Durumlarını bir Kuran terimiyle ‘sırat-ı müstakimden sapma’ yani ‘dosdoğru yoldan ayrılma’ olarak değerlendiriyor.
Fakat devamında da bir siyasi partinin çalışmalarında İslamcı olan-olmayan gibi ayrımlar yapılamayacağını belirtiyor.
"Tekkeye mürit aramıyoruz" diyor.
Kendisi dahil hiç kimsenin, kendi gibi düşünmeyenleri yanlış yani yoldan çıkmış gösteremeyeceğini üstüne basa basa vurguluyor.
İslam’ı ve Müslümanlığı siyasete karıştırmaya karşı çıkıyor.
Bir partiyi desteklemek dinin, imanın, itikadın konusu değil demeye getiriyor.

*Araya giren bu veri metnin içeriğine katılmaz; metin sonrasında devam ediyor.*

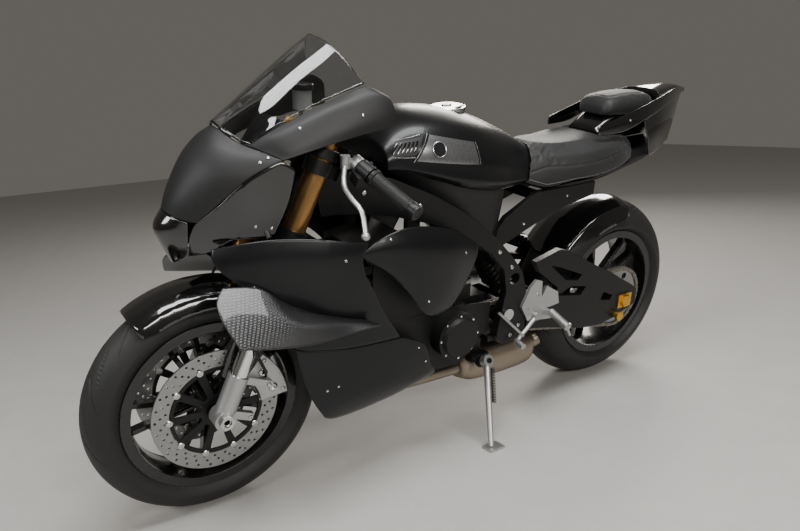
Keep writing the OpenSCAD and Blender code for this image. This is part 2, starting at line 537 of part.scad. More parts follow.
belly = [
    [[1240, 172, 469], [1215, 176, 461], [1175, 182, 454], [1110, 190, 446], [1030, 188, 439], [942, 176, 429]],
    [[1228, 172, 410], [1205, 178, 405], [1160, 184, 398], [1085, 190, 392], [980, 186, 388], [850, 168, 385]],
    [[1212, 174, 350], [1188, 180, 346], [1140, 186, 340], [1060, 190, 335], [950, 184, 330], [835, 166, 325]],
    [[1190, 178, 298], [1165, 182, 290], [1115, 184, 283], [1035, 184, 280], [930, 176, 278], [810, 158, 290]],
    [[1166, 176, 262], [1140, 172, 248], [1090, 160, 235], [1010, 150, 232], [910, 140, 238], [790, 135, 262]],
    [[1150, 150, 240], [1120, 135, 222], [1075, 110, 208], [1000, 90, 205], [900, 85, 212], [775, 95, 240]]];
module side_fairings() color("#141414") park() mirrored() sheet(side_panel, -panel, 3, 2);
module belly_fairing() color("#171717") park() mirrored() sheet(belly, -panel, 3, 2);
wing = [
    [[1402, 144, 648], [1355, 154, 645], [1310, 166, 632], [1262, 183, 585], [1160, 197, 545], [1060, 199, 512]],
    [[1428, 172, 628], [1370, 187, 618], [1310, 202, 600], [1250, 218, 565], [1150, 220, 536], [1052, 214, 510]],
    [[1428, 215, 594], [1370, 225, 585], [1300, 234, 570], [1235, 240, 548], [1145, 230, 527], [1045, 220, 508]],
    [[1412, 262, 552], [1360, 265, 540], [1290, 266, 528], [1225, 258, 518], [1140, 244, 512], [1036, 228, 506]]];
module winglets() color("#3a3a3a") park() mirrored() sheet(wing, -panel, 3, 2);
scoop = [
    [[1086, 210, 694], [1040, 212, 722], [975, 208, 738], [900, 200, 732], [800, 190, 704], [700, 178, 644]],
    [[1084, 211, 690], [1035, 222, 700], [965, 226, 705], [890, 222, 695], [800, 210, 665], [708, 186, 618]],
    [[1080, 211, 686], [1028, 222, 672], [955, 230, 660], [885, 228, 640], [805, 214, 600], [735, 190, 565]],
    [[1074, 209, 680], [1015, 214, 645], [945, 218, 600], [890, 214, 560], [830, 204, 520], [780, 186, 490]],
    [[1066, 204, 668], [1000, 204, 628], [935, 204, 560], [895, 200, 505], [860, 192, 478], [825, 182, 470]]];
module side_scoops() color("#2c2c2c") park() mirrored() sheet(scoop, -panel, 3, 2);

module tank_body()
    body([
    [972, [[0, 934], [60, 931], [110, 918], [134, 896], [138, 877], [126, 864], [0, 862]]],
    [930, [[0, 975], [60, 970], [115, 950], [146, 914], [152, 882], [140, 860], [0, 858]]],
    [870, [[0, 997], [60, 991], [120, 968], [158, 920], [166, 874], [152, 842], [0, 838]]],
    [780, [[0, 997], [60, 991], [125, 963], [166, 908], [175, 856], [162, 812], [0, 806]]],
    [690, [[0, 981], [60, 976], [122, 945], [160, 890], [168, 840], [156, 788], [0, 782]]],
    [600, [[0, 955], [55, 948], [108, 915], [140, 865], [146, 820], [136, 774], [0, 770]]],
    [500, [[0, 912], [50, 903], [86, 873], [104, 835], [108, 800], [102, 768], [0, 762]]],
    [408, [[0, 864], [40, 856], [64, 836], [76, 810], [80, 786], [74, 764], [0, 758]]]], 2, 3);
module fuel_tank() color("#2a2a2a") park() difference() {
    tank_body();
    at([693, 0, 970]) rotate([0, 5, 0]) cylinder(h = 60, r = cap_radius + 0.3);
}
module fuel_cap() color("#c0c0c0") park() at([693, 0, 970]) rotate([0, 5, 0]) {
    cylinder(h = 16, r = cap_radius);
    translate([0, 0, 16]) cylinder(h = 4, r1 = cap_radius - 8, r2 = cap_radius - 12);
}
module rider_seat() color("#202020") park() difference() {
    body([
    [474, [[0, 866], [40, 860], [66, 842], [86, 812], [98, 776], [84, 770], [0, 770]]],
    [400, [[0, 872], [60, 868], [102, 845], [120, 800], [124, 756], [106, 748], [0, 758]]],
    [300, [[0, 868], [80, 868], [126, 845], [142, 805], [142, 770], [126, 764], [0, 768]]],
    [200, [[0, 878], [90, 876], [136, 853], [148, 815], [146, 774], [130, 768], [0, 774]]],
    [100, [[0, 888], [90, 883], [130, 858], [142, 826], [140, 792], [126, 784], [0, 786]]],
    [30, [[0, 890], [80, 880], [112, 858], [122, 835], [120, 808], [108, 802], [0, 804]]]], 2, 3);
    tank_body();
    block([20, -90, 871], [150, 90, 920]);
}
module hump() body([
    [140, [[0, 900], [40, 898], [56, 890], [60, 878], [0, 870]]],
    [60, [[0, 948], [52, 944], [66, 925], [66, 885], [0, 872]]],
    [-40, [[0, 985], [58, 980], [74, 950], [72, 905], [0, 885]]],
    [-126, [[0, 1006], [60, 1001], [74, 974], [66, 925], [0, 900]]],
    [-200, [[0, 1014], [46, 1008], [56, 984], [46, 948], [0, 928]]],
    [-265, [[0, 1015], [30, 1011], [38, 994], [30, 968], [0, 950]]],
    [-334, [[0, 1000], [12, 999], [16, 992], [12, 984], [0, 978]]]], 2, 2);
module tail_cowl() color("#0f0f0f") park() difference() {
    hump();
    block([-124, -100, 930], [150, 100, 1030]);
}
rail = [
    [[188, 101, 912], [100, 106, 936], [0, 106, 964], [-120, 86, 990], [-230, 50, 1006], [-318, 16, 1001]],
    [[190, 104, 898], [92, 111, 914], [-4, 112, 944], [-110, 93, 970], [-215, 58, 986], [-305, 22, 988]],
    [[188, 104, 886], [84, 112, 892], [-2, 116, 922], [-100, 97, 950], [-200, 64, 970], [-288, 28, 980]]];
blade = [
    [[-2, 116, 922], [-100, 97, 950], [-200, 64, 970], [-288, 28, 980]],
    [[-28, 120, 864], [-106, 103, 888], [-190, 72, 904], [-262, 38, 910]],
    [[-56, 113, 803], [-112, 96, 813], [-170, 74, 824], [-228, 50, 835]]];
module tail_wings() color("#0f0f0f") park() mirrored() {
    difference() { sheet(rail, -panel, 3, 2); hump(); }
    sheet(blade, -panel, 3, 3);
}
module undertail() color("#161616") park() body([
    [392, [[0, 747], [90, 747], [98, 744], [92, 741], [0, 738]]],
    [200, [[0, 764], [112, 764], [120, 756], [108, 746], [0, 744]]],
    [50, [[0, 796], [106, 792], [114, 784], [100, 774], [0, 772]]],
    [-60, [[0, 818], [98, 812], [105, 804], [94, 796], [0, 794]]],
    [-225, [[0, 840], [38, 839], [42, 832], [36, 824], [0, 822]]]], 2, 2);
module tail_light() color("#501010") park() difference() {
    body([
    [-306, [[0, 986], [12, 986], [15, 976], [12, 968], [0, 966]]],
    [-250, [[0, 970], [26, 966], [30, 946], [24, 932], [0, 928]]]], 1, 1);
    hump();
}
module pillion_pad() color("#232323") park() intersection() {
    body([
    [114, [[0, 960], [36, 957], [48, 946], [42, 930], [0, 926]]],
    [88, [[0, 992], [52, 985], [70, 960], [60, 930], [0, 924]]],
    [0, [[0, 1002], [60, 994], [76, 964], [66, 930], [0, 924]]],
    [-88, [[0, 1001], [56, 993], [70, 964], [60, 930], [0, 924]]],
    [-118, [[0, 986], [44, 980], [56, 960], [48, 930], [0, 926]]]], 2, 3);
    block([-130, -100, 930], [130, 100, 1030]);
}
module subframe() color("#191919") park() {
    mirrored() plate([[600, 612], [560, 590], [430, 640], [300, 682], [180, 704], [180, 747], [300, 743], [420, 740.5], [540, 680]], 92, 112);
    block([400, -92, 716], [436, 92, 737]);
    block([565, -134, 590], [595, 134, 612]);
}
module instrument_panel() color("#111111") park() at([1232, 0, 938]) rotate([0, -35, 0]) {
    translate([-14, -74, -34]) cube([28, 148, 92]);
}
module fairing_stay() color("#1a1a1a") park() {
    mirrored() {
        rod([1168, 18, 812], [1206, 30, 836], 8);
        rod([1199, 29, 832], [1304, 40, 860], 8);
        rod([1297, 40, 858], [1400, 36, 846], 8);
        rod([1393, 37, 849], [1454, 22, 812], 8);
        rod([1300, 40, 858], [1298, 134, 868], 6);
        rod([1302, 40, 860], [1290, 153, 750], 6);
    }
    rod([1240, -33, 843], [1240, 33, 843], 8);
    rod([1240, 0, 843], [1226, 0, 924], 9);
}

// ---------------------------------------------------------------- pegs and stand
module footrest() {
    plate([[448, 488], [470, 470], [500, 410], [470, 360], [400, 350], [355, 345], [355, 368], [395, 385],
           [420, 420], [425, 480]], 160, 170);
    rod([372, 170, 368], [378, 171 + peg_length, 350], 12);
    rod([378, 166 + peg_length, 351], [362, 168 + peg_length, 318], 4);
    plate([[395, 385], [420, 420], [400, 460], [350, 430], [340, 390]], 160, 168);
}
module footrest_pair() {
    footrest();
    rod([440, 176, 372], [520, 182, 310], 6);
    rod([520, 178, 310], [522, 215, 306], 9);
    rod([440, 166, 372], [440, 182, 372], 12);
    rod([500, 188, 326], [600, 180, 420], 4);
}
module footrests() color("#a5a5a5") park() {
    footrest_pair();
    mirror([0, 1, 0]) {
        footrest();
        rod([440, 176, 372], [540, 182, 330], 6);
        rod([540, 178, 330], [542, 215, 326], 9);
        rod([440, 166, 372], [440, 182, 372], 12);
    }
}
stand_pivot = [600, 146, 249];
foot = [675, 279, 45];
stand_axis = [0, 0.872, 0.489];
sole = lift + foot[2] * cos(lean) - foot[1] * ky * sin(lean) - foot[0] * kx * sin(pitch);
module side_stand() color("#c2c2c2") park() {
    difference() {
        union() {
            bar(q(stand_pivot) - 11 * stand_axis, q(stand_pivot) + 11 * stand_axis, 18);
            rod(stand_pivot, [foot[0] - 2, foot[1] - 3, foot[2] + 5], stand_radius + 2, stand_radius - 1);
        }
        bar(q(stand_pivot) - 14 * stand_axis, q(stand_pivot) + 14 * stand_axis, 8.05);
    }
    at(foot) rotate([lean, -pitch, 0]) translate([-34, -20, -sole]) cube([52, 40, 8]);
}
module stand_bracket() color("#1a1a1a") park() {
    bar(q(stand_pivot) - 34 * stand_axis, q(stand_pivot) - 13 * stand_axis, 18);
    bar(q(stand_pivot) - 22 * stand_axis, q(stand_pivot) + 16 * stand_axis, 8);
    block([575, 100, 244], [640, 126, 262]);
}

front_tyre();
front_rim();
front_discs();
rear_tyre();
rear_rim();
rear_disc();
rear_sprocket();
chain();
front_axle();
axle_lugs();
inner_tubes();
outer_tubes();
top_yoke();
lower_yoke();
handlebars();
clutch_lever();
brake_lever();
reservoir();
front_fender();
front_calipers();
rear_caliper();
brake_hoses();
frame();
engine();
engine_covers();
radiator();
exhaust_headers();
exhaust_chamber();
swingarm();
swingarm_pivot();
rear_axle();
rear_hugger();
rear_shock();
upper_cowl();
nose_lip();
nose_sides();
windscreen();
side_fairings();
belly_fairing();
winglets();
side_scoops();
fuel_tank();
fuel_cap();
rider_seat();
tail_cowl();
tail_wings();
undertail();
tail_light();
pillion_pad();
subframe();
instrument_panel();
fairing_stay();
footrests();
stand_bracket();
side_stand();
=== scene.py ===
# %% [markdown]
# # A sport motorcycle on its side stand
# The solid parts come ready made, at their true sizes, as a fixed frame. This lesson gives each of
# them its finish and adds what the frame leaves out: tread, drilled discs, chain links, screws,
# padded seats, ribbed grips and vents. All lengths are in metres, +X is forward, +Y is the rider's
# left and +Z is up. The motorcycle leans to its left, so most places are given in its own upright
# axes, in millimetres, and a matrix turns them into the leaning ones.

# %% Load the frame
import json
import math
import bpy
import bmesh
import numpy as np
from mathutils import Matrix, Vector
from mathutils.bvhtree import BVHTree

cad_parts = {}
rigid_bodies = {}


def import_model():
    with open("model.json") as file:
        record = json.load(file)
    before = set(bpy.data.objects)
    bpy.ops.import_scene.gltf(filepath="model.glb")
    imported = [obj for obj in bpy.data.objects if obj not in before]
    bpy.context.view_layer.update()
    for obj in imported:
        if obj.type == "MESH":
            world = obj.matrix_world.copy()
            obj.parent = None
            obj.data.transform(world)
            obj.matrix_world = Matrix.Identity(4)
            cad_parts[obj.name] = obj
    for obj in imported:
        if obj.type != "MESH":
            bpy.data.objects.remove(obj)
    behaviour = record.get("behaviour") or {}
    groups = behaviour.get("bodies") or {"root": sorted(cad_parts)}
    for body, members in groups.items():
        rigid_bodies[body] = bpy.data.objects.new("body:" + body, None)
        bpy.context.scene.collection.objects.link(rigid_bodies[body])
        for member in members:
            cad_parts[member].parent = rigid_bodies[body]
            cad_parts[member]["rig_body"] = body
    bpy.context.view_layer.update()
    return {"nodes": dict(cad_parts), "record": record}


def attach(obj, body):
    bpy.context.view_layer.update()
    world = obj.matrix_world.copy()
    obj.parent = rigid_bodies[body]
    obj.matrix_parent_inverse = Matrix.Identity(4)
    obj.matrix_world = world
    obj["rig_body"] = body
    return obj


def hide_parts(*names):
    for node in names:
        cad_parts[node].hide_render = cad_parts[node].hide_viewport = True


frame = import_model()
NODES = frame["nodes"]
JOINTS = {joint["name"]: joint for joint in frame["record"]["behaviour"]["joints"]}

# %% [markdown]
# The two axles give the leaning axes: the wheels' own axis is sideways, and the line from one axle to
# the other is forwards, once it is turned level, because the rear tyre is the bigger one.

# %% Short names for matrices

def shift(x, y, z):
    return Matrix.Translation((x, y, z))


def rotate(angle, axis):
    return Matrix.Rotation(angle, 4, axis)


def resize(x, y, z):
    return Matrix.Diagonal((x, y, z, 1))


# %% The motorcycle's own axes
FRONT_AXLE = Vector(JOINTS["front_wheel_turn"]["pos_m"])
REAR_AXLE = Vector(JOINTS["rear_wheel_turn"]["pos_m"])
SIDE = Vector(JOINTS["rear_wheel_turn"]["axis"]).normalized()
FRONT_R, REAR_R, WHEELBASE = 0.300, 0.3205, 1.405
AHEAD = (Matrix.Rotation(-math.atan2(REAR_R - FRONT_R, WHEELBASE), 3, SIDE)
         @ (FRONT_AXLE - REAR_AXLE)).normalized()
UP = AHEAD.cross(SIDE)
BIKE = Matrix((AHEAD, SIDE, UP)).transposed().to_4x4()
BIKE.translation = REAR_AXLE - UP * REAR_R
RAKE = math.radians(24)
FORK_HALF, STEERING_OFFSET = 0.107, 0.02884
FORK = (BIKE @ shift(WHEELBASE, 0, FRONT_R)) @ rotate(-RAKE, "Y")
FRONT_HUB = BIKE @ shift(WHEELBASE, 0, FRONT_R) @ rotate(-math.pi / 2, "X")
REAR_HUB = BIKE @ shift(0, 0, REAR_R) @ rotate(-math.pi / 2, "X")


def at(x, y, z):
    """A place given in millimetres in the upright motorcycle, as a point in the frame."""
    return BIKE @ Vector((x / 1000, y / 1000, z / 1000))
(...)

Belki de sonradan cımbızlandı, aradaki bazı cümleler çıkarılınca bütünlüğü bozuldu da başıyla sonu arasında kopukluk oluştu... Bilemiyoruz.
Ama Erdoğan, kendini iktidarın sopası zanneden düşünce bekçilerine had bildiriyor... Tehditle görüş empoze etmeye kalkışan baskıcı, dayatmacı tetikçileri hizaya çekiyor sanki.
İtiraz hakkını tanıyor, eleştiriye alan açıyor, dini terminolojiyle söylersek cevaz vermiş oluyor.